CAD and scene scripts
* * * * *
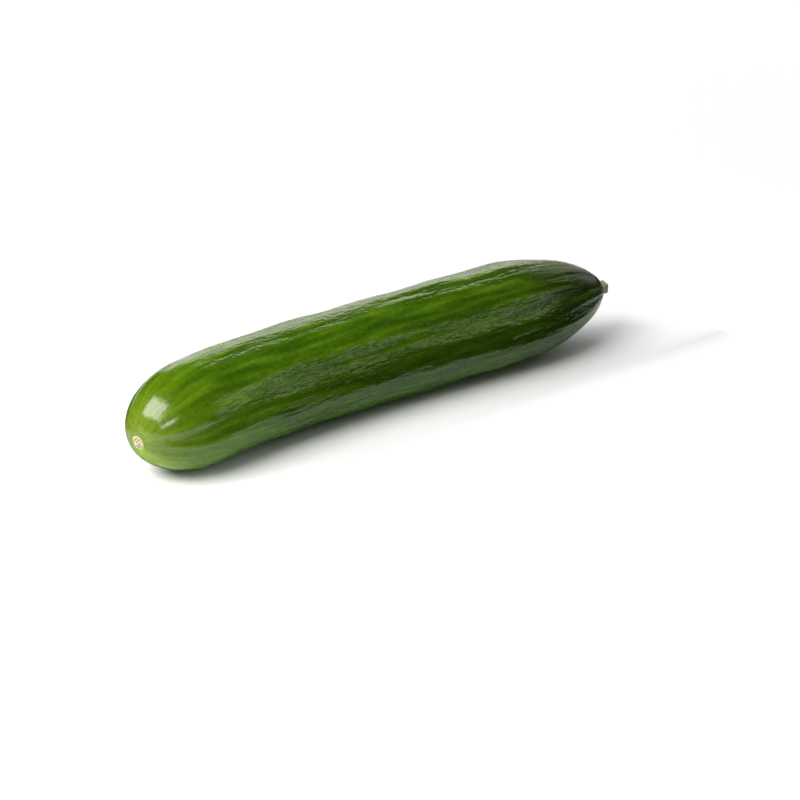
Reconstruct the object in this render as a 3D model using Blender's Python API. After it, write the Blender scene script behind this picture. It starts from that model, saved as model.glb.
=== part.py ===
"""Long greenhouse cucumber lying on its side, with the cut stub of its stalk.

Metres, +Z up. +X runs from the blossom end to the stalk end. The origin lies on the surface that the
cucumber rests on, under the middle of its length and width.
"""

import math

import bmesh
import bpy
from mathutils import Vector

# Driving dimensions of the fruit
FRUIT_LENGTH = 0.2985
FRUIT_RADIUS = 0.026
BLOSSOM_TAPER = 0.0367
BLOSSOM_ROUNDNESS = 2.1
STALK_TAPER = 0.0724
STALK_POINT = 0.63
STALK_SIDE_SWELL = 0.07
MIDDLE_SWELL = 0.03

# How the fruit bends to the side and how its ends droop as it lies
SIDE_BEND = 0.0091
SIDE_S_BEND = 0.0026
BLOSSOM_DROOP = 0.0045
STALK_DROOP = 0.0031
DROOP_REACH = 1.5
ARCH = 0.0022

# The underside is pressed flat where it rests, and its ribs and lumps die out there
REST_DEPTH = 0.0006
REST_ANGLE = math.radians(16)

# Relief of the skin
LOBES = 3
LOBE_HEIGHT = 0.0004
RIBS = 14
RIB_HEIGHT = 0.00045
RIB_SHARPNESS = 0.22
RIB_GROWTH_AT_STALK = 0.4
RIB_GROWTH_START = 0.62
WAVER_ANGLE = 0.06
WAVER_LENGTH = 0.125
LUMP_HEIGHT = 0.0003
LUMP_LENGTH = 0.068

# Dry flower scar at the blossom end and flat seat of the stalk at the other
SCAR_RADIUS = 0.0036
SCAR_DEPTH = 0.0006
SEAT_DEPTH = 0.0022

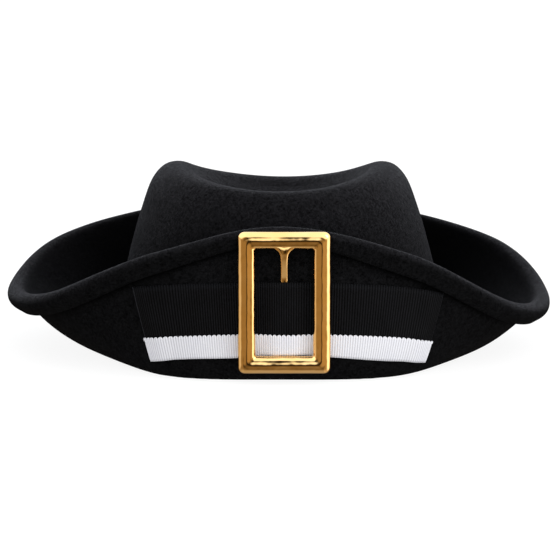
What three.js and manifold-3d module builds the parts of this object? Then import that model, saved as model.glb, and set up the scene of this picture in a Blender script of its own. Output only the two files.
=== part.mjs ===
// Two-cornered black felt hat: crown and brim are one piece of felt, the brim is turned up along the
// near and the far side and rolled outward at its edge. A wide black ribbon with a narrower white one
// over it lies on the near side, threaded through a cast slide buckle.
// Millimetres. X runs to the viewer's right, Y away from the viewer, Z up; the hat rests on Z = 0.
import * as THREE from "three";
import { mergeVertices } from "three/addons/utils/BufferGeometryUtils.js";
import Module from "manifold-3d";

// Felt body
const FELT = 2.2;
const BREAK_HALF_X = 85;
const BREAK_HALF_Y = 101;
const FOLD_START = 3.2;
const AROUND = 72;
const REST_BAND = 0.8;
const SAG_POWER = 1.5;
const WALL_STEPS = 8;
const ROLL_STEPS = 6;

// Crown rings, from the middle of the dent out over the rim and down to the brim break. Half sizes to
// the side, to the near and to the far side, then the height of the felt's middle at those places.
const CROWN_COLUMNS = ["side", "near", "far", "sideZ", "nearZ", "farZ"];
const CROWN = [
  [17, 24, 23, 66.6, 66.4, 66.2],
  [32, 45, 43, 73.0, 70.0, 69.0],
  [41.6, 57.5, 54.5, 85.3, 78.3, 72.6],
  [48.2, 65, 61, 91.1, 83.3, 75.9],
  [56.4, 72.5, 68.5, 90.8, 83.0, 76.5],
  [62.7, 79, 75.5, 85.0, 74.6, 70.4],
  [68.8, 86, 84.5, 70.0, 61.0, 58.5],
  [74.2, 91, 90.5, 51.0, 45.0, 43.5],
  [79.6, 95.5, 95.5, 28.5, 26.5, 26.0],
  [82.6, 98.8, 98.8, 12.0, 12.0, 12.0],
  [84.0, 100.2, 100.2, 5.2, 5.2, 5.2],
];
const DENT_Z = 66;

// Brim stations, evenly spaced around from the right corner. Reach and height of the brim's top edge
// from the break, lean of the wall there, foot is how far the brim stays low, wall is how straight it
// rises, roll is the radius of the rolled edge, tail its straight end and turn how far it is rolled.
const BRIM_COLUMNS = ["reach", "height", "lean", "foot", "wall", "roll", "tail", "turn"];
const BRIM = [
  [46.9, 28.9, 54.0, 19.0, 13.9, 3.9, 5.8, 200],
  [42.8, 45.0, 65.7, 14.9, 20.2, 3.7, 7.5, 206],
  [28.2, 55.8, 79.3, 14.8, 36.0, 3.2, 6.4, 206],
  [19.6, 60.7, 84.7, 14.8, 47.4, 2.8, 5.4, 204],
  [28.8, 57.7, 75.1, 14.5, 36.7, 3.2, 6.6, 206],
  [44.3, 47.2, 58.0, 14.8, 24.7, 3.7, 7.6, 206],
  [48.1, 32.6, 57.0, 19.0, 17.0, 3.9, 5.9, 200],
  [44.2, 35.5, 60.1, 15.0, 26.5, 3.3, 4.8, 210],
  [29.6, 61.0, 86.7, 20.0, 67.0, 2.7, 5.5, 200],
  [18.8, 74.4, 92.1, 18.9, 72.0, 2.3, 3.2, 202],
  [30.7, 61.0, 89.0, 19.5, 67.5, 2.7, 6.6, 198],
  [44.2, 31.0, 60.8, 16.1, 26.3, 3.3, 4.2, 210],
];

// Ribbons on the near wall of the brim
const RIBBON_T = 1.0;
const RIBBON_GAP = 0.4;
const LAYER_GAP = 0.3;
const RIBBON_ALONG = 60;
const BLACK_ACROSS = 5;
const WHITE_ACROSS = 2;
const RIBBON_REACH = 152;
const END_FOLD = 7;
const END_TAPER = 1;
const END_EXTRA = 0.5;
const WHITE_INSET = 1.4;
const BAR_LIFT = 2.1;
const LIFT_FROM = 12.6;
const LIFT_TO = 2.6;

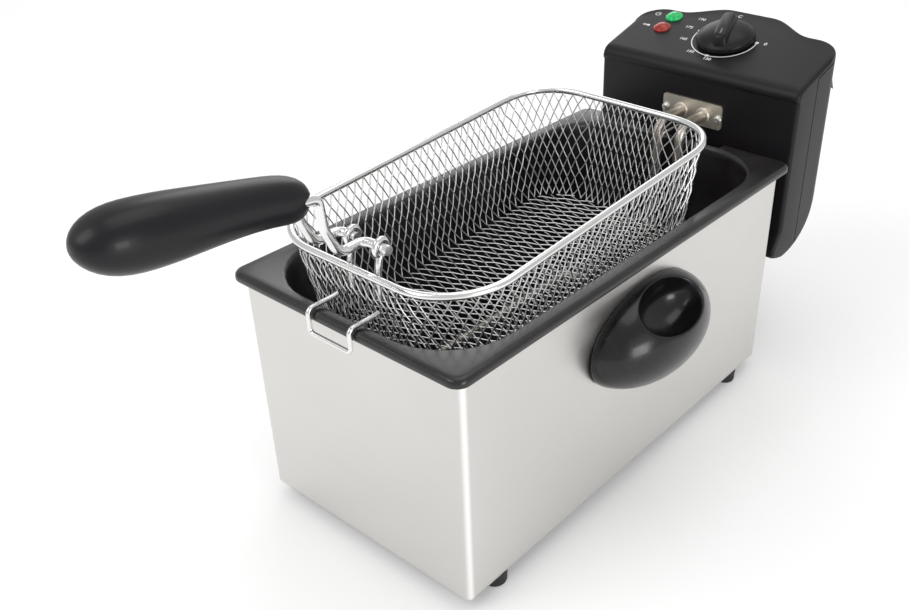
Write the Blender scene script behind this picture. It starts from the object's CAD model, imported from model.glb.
* * * * *
* [What the task requires]:
Please copy exactly the lines from the first line of the records above through the line containing "of its stalk.", including both, and nothing more.

* [Result of this task]:
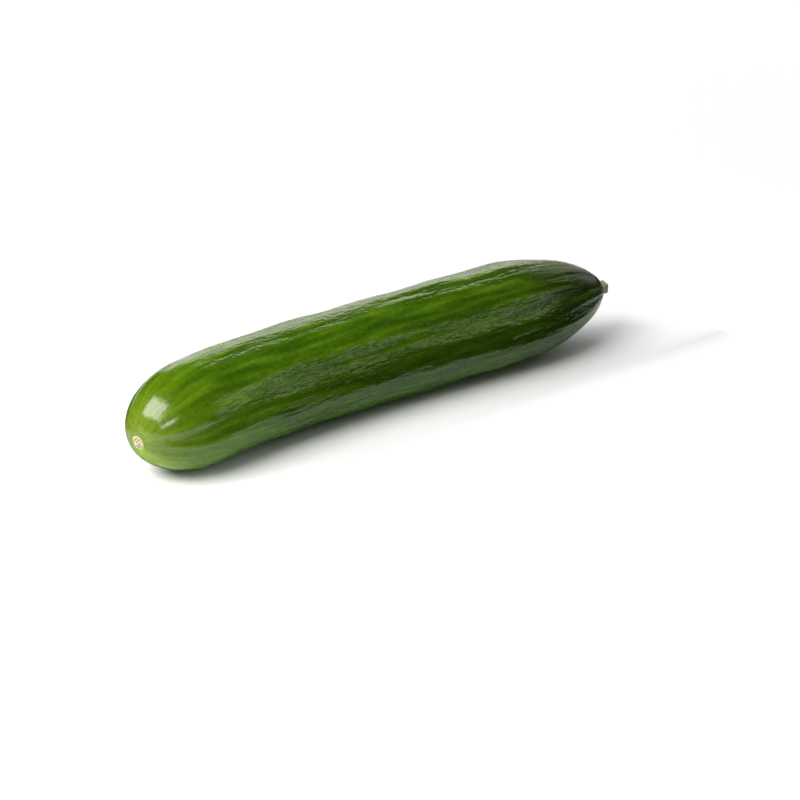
Reconstruct the object in this render as a 3D model using Blender's Python API. After it, write the Blender scene script behind this picture. It starts from that model, saved as model.glb.
=== part.py ===
"""Long greenhouse cucumber lying on its side, with the cut stub of its stalk.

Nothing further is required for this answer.